Die letzten Zeugen verstummen
Autor: Marian Hamacher
Wilhelmsthal, Donnerstag, 17. März 2016
Im Zuge der Bauarbeiten an der "KC3" sind bei Gifting drei Sprengstoffschächte beseitigt worden.
Die Panzer stecken fest. Ein fast zehn Meter tiefer und an die 30 Meter langer Krater durchzieht das Straßenstück zwischen der Fehenschneidmühle und Gifting. Es ist die Folge gleich dreier Explosionen. Ein Ausweichen? Unmöglich. Auf der linken Seite ragt eine Felswand empor, auf der anderen wartet unterhalb des steilen Abhangs ein Fluss. Die Kettenfahrzeuge befinden sich wie auf einem militärischen Präsentierteller. Doch noch ehe sie es bemerken, nähern sich auch schon die ersten Artilleriegeschosse. Ihr Ziel getroffen haben diese allerdings ebenso oft wie das Szenario an sich eintrat: nie.
Unübersehbare Krater
Höchstens auf den Schreibtischen der Bundeswehr dürfte es kurzzeitig existiert haben. Realität hätte es dennoch werden können - innerhalb weniger Stunden.
1969 ließ die Bundesregierung auch in dem Wilhelmsthaler Straßenstück drei Schächte einbauen. Mit mehreren hundert Kilo Sprengstoff gefüllt (siehe Infokasten), hätten diese dann einen unübersehbaren Krater in den Asphalt gerissen. Ausschlaggebend war die Sorge, Mitglieder des Warschauer Paktes - zu dem auch die nur wenige Kilometer entfernte ehemalige DDR gehörte - könnten die Strecke im Krisenfall als Einfallschneise dienen. Zum Glück blieb es beim Konjunktiv.
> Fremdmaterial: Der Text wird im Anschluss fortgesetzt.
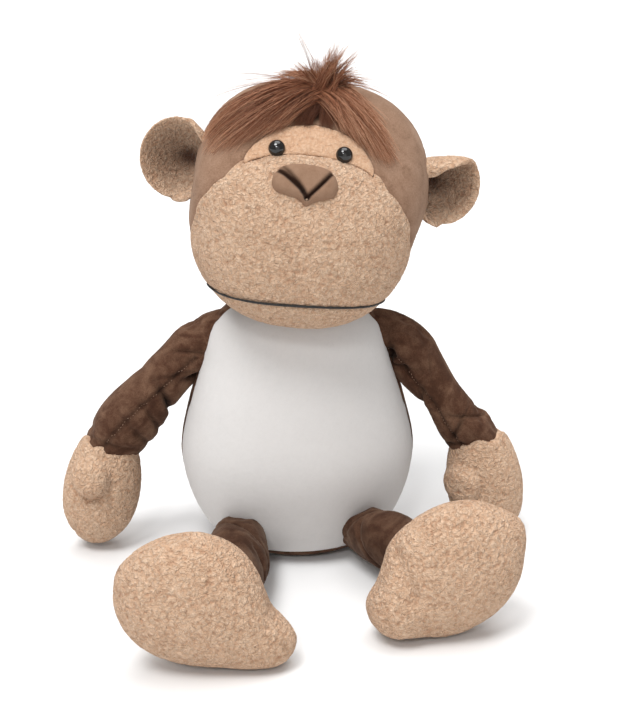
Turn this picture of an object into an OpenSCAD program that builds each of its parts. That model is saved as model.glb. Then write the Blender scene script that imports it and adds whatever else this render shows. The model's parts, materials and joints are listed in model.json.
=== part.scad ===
// A seated stuffed monkey: sewn covers over stuffing, with limbs, ears, head and tail that flop at their seams.
// Millimetres. The origin is the middle of the flat seat panel, on the surface the toy sits on.
// +Z is up, and the toy looks along -Y, so its own left side is at +X.

/* [Torso] */
// Half width of the belly at its widest
belly_half_w = 95.5; // [92:0.5:98]
// Half depth of the belly at its widest
belly_half_d = 76; // [73:0.5:79]
// Thickness of every sewn cover, pile included
cover_t = 2; // [1.5:0.1:2.4]
// Height of the layer of pellets in the seat
pellet_h = 24; // [18:1:30]

/* [Head] */
// Sideways tilt of the head, towards the toy's left
head_roll = 6.5; // [0:0.5:8]
// Radius of the ball of stuffing in the neck
neck_r = 30; // [26:1:32]
// Diameter of the plastic eyes
eye_d = 12; // [10:0.5:14]
// Height of the tuft of hair above the crown
tuft_h = 32; // [20:1:40]

/* [Limbs] */
// Radius of the arm where it is sewn to the shoulder
shoulder_r = 24; // [20:0.5:25]
// Radius of the arm at the wrist seam
wrist_r = 19; // [17:0.5:20]
// Radius of the leg where it is sewn to the hip
hip_r = 24; // [20:0.5:25]
// Radius of the leg at the ankle seam
ankle_r = 21; // [18:0.5:22]
// Length of a foot from heel to toes
foot_len = 130; // [120:1:134]
// Half width of a foot at its widest
foot_half_w = 49; // [44:0.5:51]
// Half thickness of a foot at its fattest
foot_half_t = 27; // [22:0.5:29]

/* [Hidden] */
$fn = 48;

brown = [0.30, 0.20, 0.15];
tan_terry = [0.80, 0.66, 0.54];
white_knit = [0.92, 0.92, 0.92];
stuffing = [0.96, 0.95, 0.90];
hair_brown = [0.36, 0.21, 0.15];
black = [0.05, 0.05, 0.05];

gap = 0.3;
left = 1;
right = -1;
torso_sides = 36;
head_sides = 32;
limb_sides = 16;

// Joint centres
neck_at = [3, 3, 205];
head_at = [8, -2, 296];
tail_at = [0, 62, 14];
function shoulder_at(side) = side == left ? [82, 0, 171] : [-82, 0, 177];
function wrist_at(side) = side == left ? [150, -12, 84] : [-155, -12, 84];
function hip_at(side) = side == left ? [52, -52, 29] : [-46, -56, 29];
function ankle_at(side) = side == left ? [110, -140, 38] : [-50, -178, 30];

// Turns of the hands and feet: about X first, then Y, then Z
function hand_turn(side) = side == left ? [-5, -8, 0] : [-3, 12, 0];
function heel_at(side) = side == left ? [53, -176, 13] : [-7, -211, 12];
function foot_rise(side) = side == left ? 30 : 27;
function foot_yaw(side) = side == left ? 6 : 0;

// ---- Lofted forms ----
// A form is a list of rings, each a list of points that runs round it the same way.

function powered(v, p) = sign(v) * pow(abs(v), p);

// An oval ring about c. u and v are its axes, and it may be fuller on one side of u than the other.
function oval(c, u, v, half_u, up, down, n, power = 2) = [
    for (k = [0 : n - 1])
        let (t = 360 * k / n, cu = powered(cos(t), 2 / power), sv = powered(sin(t), 2 / power))
            c + u * half_u * cu + v * (sv > 0 ? up : down) * sv
];

function unit(v) = v / norm(v);

// The outward normal of a form at ring i, point j
function out_of(form, i, j) =
    let (n = len(form[0]), m = len(form) - 1,
         round_it = form[i][(j + 1) % n] - form[i][(j + n - 1) % n],
         along_it = form[min(i + 1, m)][j] - form[max(i - 1, 0)][j])
    unit(cross(round_it, along_it));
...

"Sperrobjektanlagen in Form von Sprengschächten waren in der Zeit des Kalten Kriegs landläufig wohl am meisten verbreitet", erklärt der Kreisheimatpfleger Robert Wachter. Zu entdecken sind die letzten stummen Zeugen dieser Epoche erst auf den zweiten Blick. "Eigentlich sieht er nur wie ein gewöhnlicher Kanaldeckel aus", sagt Wachter. Einen Hinweis darauf, dass sich darunter nicht etwa ein Kanalisationssystem offenbart, liefert ein im Deckel eingelassenes Metallkreuz. Besonderes Merkmal: Eine massive Schraube in der Mitte. "Eine 27er", präzisiert Udo Zitzmann. "Die war sogar noch mit frischem Fett geschmiert."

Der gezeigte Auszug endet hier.